Abdoulaziz Al-Hassan, ex-commissaire dans la police islamique de Tombouctou occupé, en 2012, est accusé de tortures, de viols et de persécutions.
Par Maurice Duteil
Il était ‘’l’âme pensante et agissante de la police islamique’’, lance la procureure Fatou Bensouda aux trois juges de la Cour pénale internationale (CPI) à l’ouverture du procès d’Abdoulaziz Al-Hassan, mardi 14 juillet.
Ce commissaire de la police islamique de Tombouctou lors de l’occupation du nord du Mali par des groupes djihadistes entre avril 2012 et janvier 2013 répond de »crimes contre l’humanité » et ‘’crimes de guerre’’ pour des tortures, des mariages forcés, la mise en esclavage sexuel, des viols, des persécutions et la destruction de bâtiments protégés.

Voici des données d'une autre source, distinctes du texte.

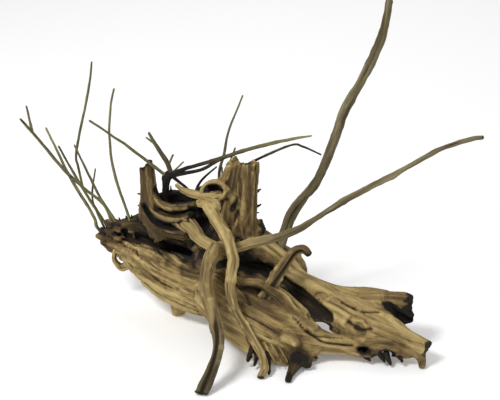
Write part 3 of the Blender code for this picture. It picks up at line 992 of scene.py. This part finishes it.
SLIM_MEMBERS = {
    "front_leg": (
        (-26, 26, 84, 8), (-35, -4, 104, 7.5), (-43, -28, 94, 7), (-44, -41, 81, 7),
        (-40, -52, 67, 7), (-34, -66, 52, 6.5), (-31, -80, 38, 6), (-36, -97, 22, 5.9),
        (-44, -108, 9, 6.1), (-48, -113, 1, 5.8),
    ),
    "twisted_root": (
        (-38, 34, 142, 5), (-42, 24, 141, 6.6), (-36, 14, 133, 6.2), (-22, -10, 118, 5.5),
        (-17, -22, 103, 5.5), (-19, -31, 91, 5), (-20, -38, 76, 5), (-14, -45, 57, 4.5),
        (-5, -51, 42, 4.5), (5, -59, 29, 4), (12, -67, 19, 4), (14, -76, 9, 4), (10, -84, 1, 3.2),
    ),
    "right_branch": (
        (-80, 66, 104, 8), (-68, 50, 108, 9), (-60, 40, 107, 8), (-51, 30, 99, 6.5),
        (-39, 20, 96, 5.5), (-26, 10, 98, 5), (-12, 3, 104, 4.5), (2, 2, 109, 4.3),
        (26, 6, 113, 3.7), (51, 8, 123, 3.3), (80, 8, 143, 3.2), (115, 10, 165, 2.9),
        (153, 12, 186, 2.7), (189, 15, 206, 2.4), (218, 18, 216, 2), (233, 19, 218, 1.7),
    ),
    "tall_branch": (
        (20, 36, 60, 8), (31, 43, 84, 6.2), (38, 46, 104, 5.2), (46, 47, 124, 5),
        (69, 50, 157, 4.7), (82, 52, 190, 4.5), (96, 56, 232, 4.5), (112, 59, 263, 4.6),
        (118, 60, 275, 5.1), (127, 62, 296, 4.3), (134, 64, 318, 4.2), (138, 66, 347, 4.1),
    ),
    "curled_spur": (
        (8, -14, 44, 7), (17, -20, 62, 6.8), (32, -12, 87, 6.2), (44, -5, 102, 5.6),
        (54, -6, 106, 4.8), (61, -11, 101, 3),
    ),
    "loop_root": (
        (-138, 93, 62, 4), (-145, 91, 57, 3), (-147.5, 90, 49, 2.3), (-146, 90, 42, 2.6),
        (-141, 89, 36.5, 4.2), (-135, 88, 37, 4.4), (-124, 84, 42, 4),
    ),
    "crown_root": (
        (-26, 34, 149, 5), (-40, 29, 148, 5), (-51, 32, 148, 4.6), (-62, 37, 149, 3.8),
        (-70, 41, 151, 2.8), (-77, 45, 155, 1.6),
    ),
    "charred_stub": (
        (-89, 80, 108, 7), (-89, 76, 126, 4), (-88, 73, 141, 3.8), (-87, 71, 151, 5),
        (-81, 69, 158, 3.6),
    ),
}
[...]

Lorsque le président, le juge congolais Antoine Mindua, l’invite à dire s’il plaide coupable ou non coupable, l’accusé refuse. Ses avocates assurent qu’il ne comprend pas les charges et n’est pas apte à subir un procès. »Une tactique », balaient les magistrats après un court délibéré. Arrêté en avril 2017 par les soldats de »Barkhane » puis détenu par la direction générale de la sécurité extérieure (DGSE), les services de renseignement maliens, il aurait été torturé, avance Me Melinda Taylor, et souffrirait de traumatismes, selon un médecin. Mais les juges plancheront sur la question plus tard. Ils veulent commencer à tout prix ce procès planifié de longue date.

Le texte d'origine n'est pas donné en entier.